- Date: 2015
- Status: Site 17,534 SF | House 4,019 SF
- Status: Completed
- Location: Houston | TX
The Parkwood House lies in an historic neighborhood with oversized lots and abundant green spaces that is resurging towards its former prominence. The project began with an all too common client request – to have a home that brings the outdoors into the house, but the Houston climate (heat, humidity, and relentless mosquitoes) always makes this a challenging task. Glazing systems are an obvious solution to create this transparency, but with a modest budget, these systems had to be strategically located and concentrated to successfully integrate the interior and exterior. Floor to ceiling windows and exaggerated roof overhangs extend the spaces to the outside and provide significant shading under the hot Texas sun.
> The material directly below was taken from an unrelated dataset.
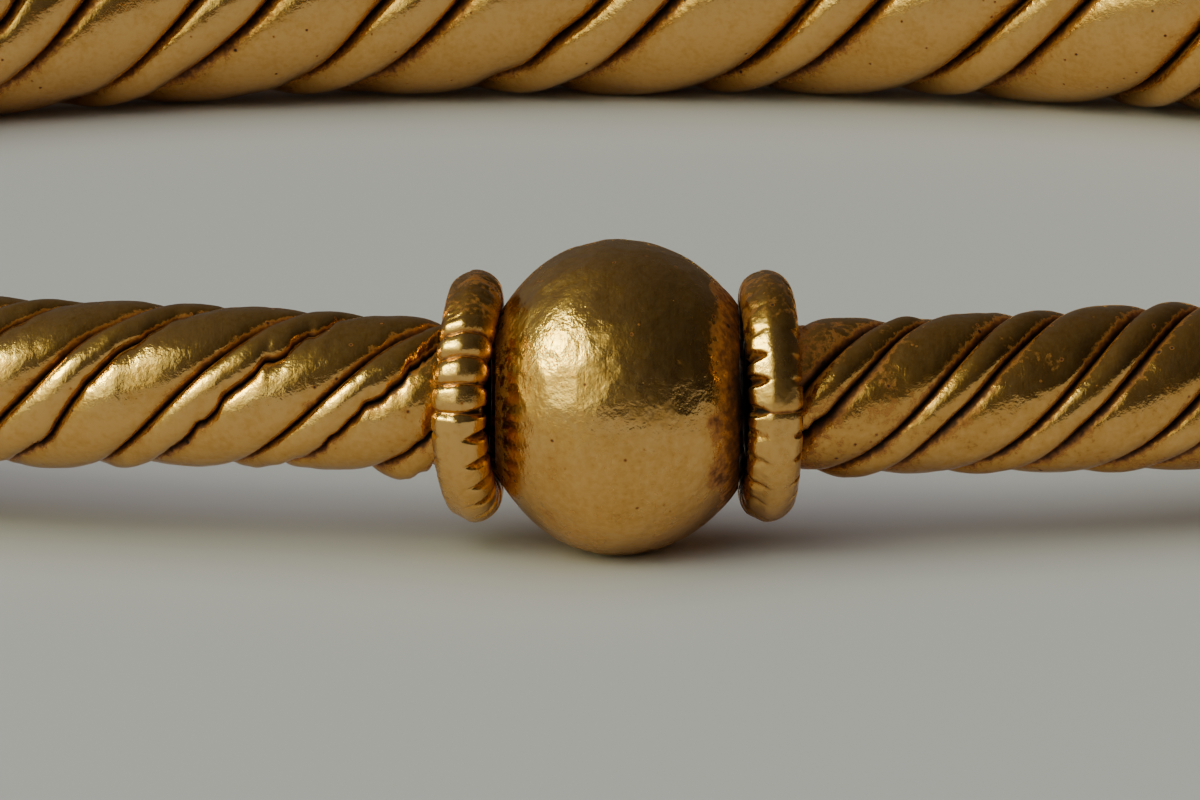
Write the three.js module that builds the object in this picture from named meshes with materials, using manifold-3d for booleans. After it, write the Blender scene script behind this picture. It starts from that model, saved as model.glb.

The unconventional use of masonry creates walls which separate from the house and extend into the landscape to become fences and screens, giving personal scale to courtyards and melding together the living spaces. These perforated brick fences also contribute to a dynamic layering of the main public spaces and modulate privacy and views.
The folded roof-plane intentionally channels all rainwater to two points in order to facilitate collection into a future cistern. A geothermal HVAC system reaches into the ground to regulate the temperature of the home year-round and eliminates the need for unsightly condensers. The project will eventually include solar panels when funds permit and contemplates being almost completely self-sustaining.